Pure business data, such as financial metrics, pricing models, internal strategies, intellectual property, trade secrets, or operational analytics, falls outside the scope of this law, unless it is directly linked to an identifiable individual. The Act is not interested in how a company protects its competitive advantage; it is concerned with how a company treats personal information of people.
This distinction matters because it allows businesses to innovate, analyse, and scale without fear that every data point they touch is regulated. At the same time, it draws a firm line where personal data enters the picture.

What the DPDP Act Regulates: Personal Data in Digital Form

The moment data can identify a person, whether a customer, employee, user, vendor, or applicant, and is processed digitally, the DPDP Act becomes relevant. Names, contact details, identification numbers, behavioural data, online activity, location data, resumes, and customer interactions all fall within this category when handled through digital systems.
For modern businesses, especially those operating online or using AI-driven tools, this means the Act applies far more often than many expect. Personal data today flows through CRMs, HR platforms, marketing tools, customer support systems, and AI models almost by default.
The law’s message is simple but powerful: if your business benefits from personal data, it must also take responsibility for it.

What About Paper Records and Physical Data?

Another critical boundary drawn by the DPDP Act is its focus on digital personal data. Personal data stored purely in physical or paper form does not fall within the Act’s scope. However, this distinction is narrower in practice than it appears.
The moment physical records are digitised, scanned, uploaded, stored, processed, or analysed electronically, they enter the regulatory framework. In a business environment where digitisation is routine, relying on paper-based exemptions offers little real protection.
For leadership teams, the takeaway is not to debate formats, but to recognise that most meaningful business operations today involve digital processing and therefore attract compliance responsibilities.
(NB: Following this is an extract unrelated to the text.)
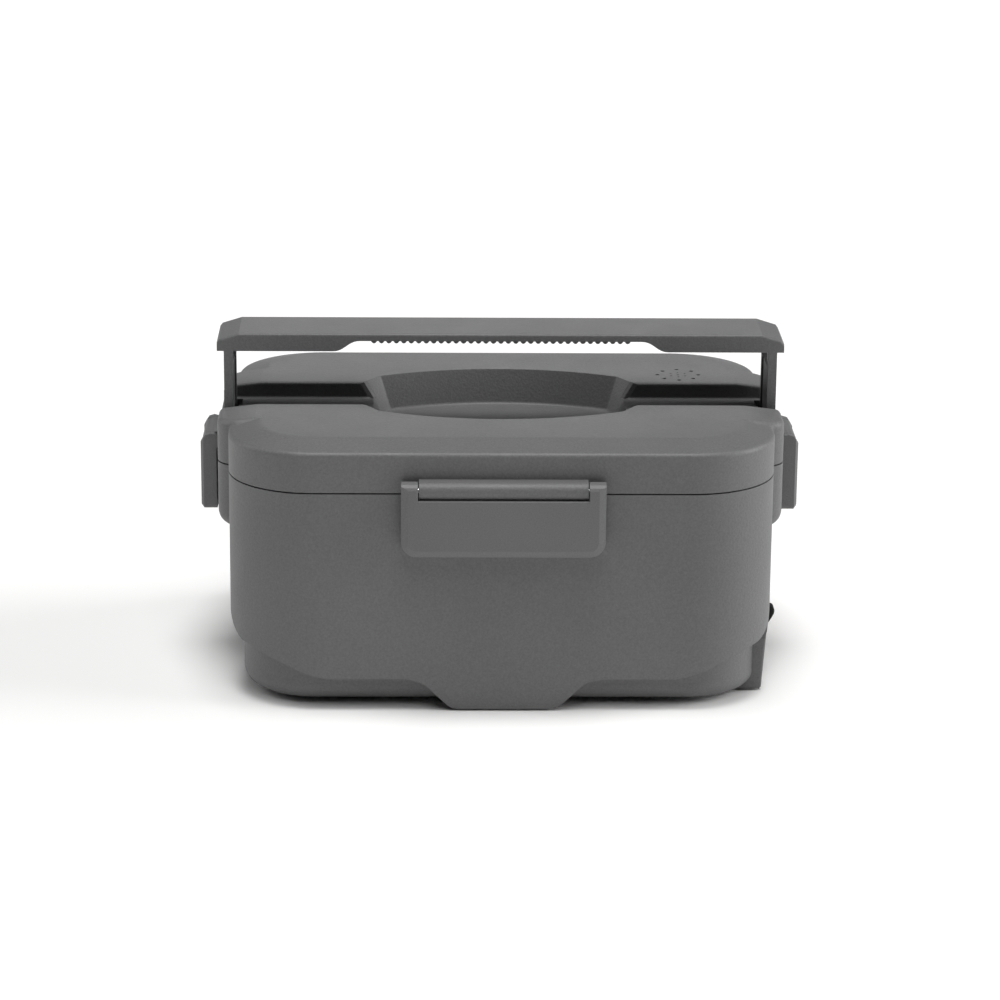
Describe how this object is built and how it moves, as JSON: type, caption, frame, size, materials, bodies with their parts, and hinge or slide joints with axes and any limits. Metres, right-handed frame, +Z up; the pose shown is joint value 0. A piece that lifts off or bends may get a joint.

Why This Matters More for Data-Driven and AI Businesses

For businesses that rely heavily on data, particularly AI startups, the DPDP Act represents a shift in how data can be treated. Personal data can no longer be seen as unrestricted input for training models, improving products, or generating insights.
Once personal data is introduced into AI systems, businesses face practical challenges: limiting use to stated purposes, responding to deletion requests, managing consent at scale, and maintaining control over downstream processing. These are not theoretical risks; they affect product design, customer trust, investor confidence, and long-term scalability.
As a result, many businesses are now reassessing whether personal data is essential at all, and whether alternative approaches, such as anonymised or non-personal datasets, offer a more sustainable and lower-risk path.

From Legal Compliance to Business Strategy

The DPDP Act should not be viewed as a checklist exercise or an IT problem. It is a leadership issue that intersects with governance, risk management, contracts, training, and product strategy.
Businesses that approach this law reactively may find themselves constrained later. Those that embed privacy considerations early, through clear data policies, well-structured contracts, employee training, and thoughtful product design, are better positioned to scale confidently and engage with sophisticated clients and investors.

How Businesses Can Prepare, and Where Legal Advice Matters

Navigating the DPDP framework requires more than reading the statute. Businesses must interpret how the law applies to their specific data flows, commercial arrangements, and technology stack. This includes drafting and revisiting privacy policies, structuring data-sharing contracts, training teams, advising leadership, and responding to evolving regulatory expectations.
Law firms with a deep understanding of both regulation and business realities play a critical role here, not merely as compliance advisors, but as strategic partners helping organisations align growth with governance.

Conclusion

The DPDP Act is not designed to slow down business. It is designed to bring discipline, trust, and accountability into how personal data is used in a digital economy. For businesses that understand its boundaries and act early, the law offers clarity rather than constraint.
In a data-driven world, how a business treats personal data increasingly reflects how it is perceived, by customers, partners, and regulators alike. Getting this right is no longer optional; it is a strategic necessity.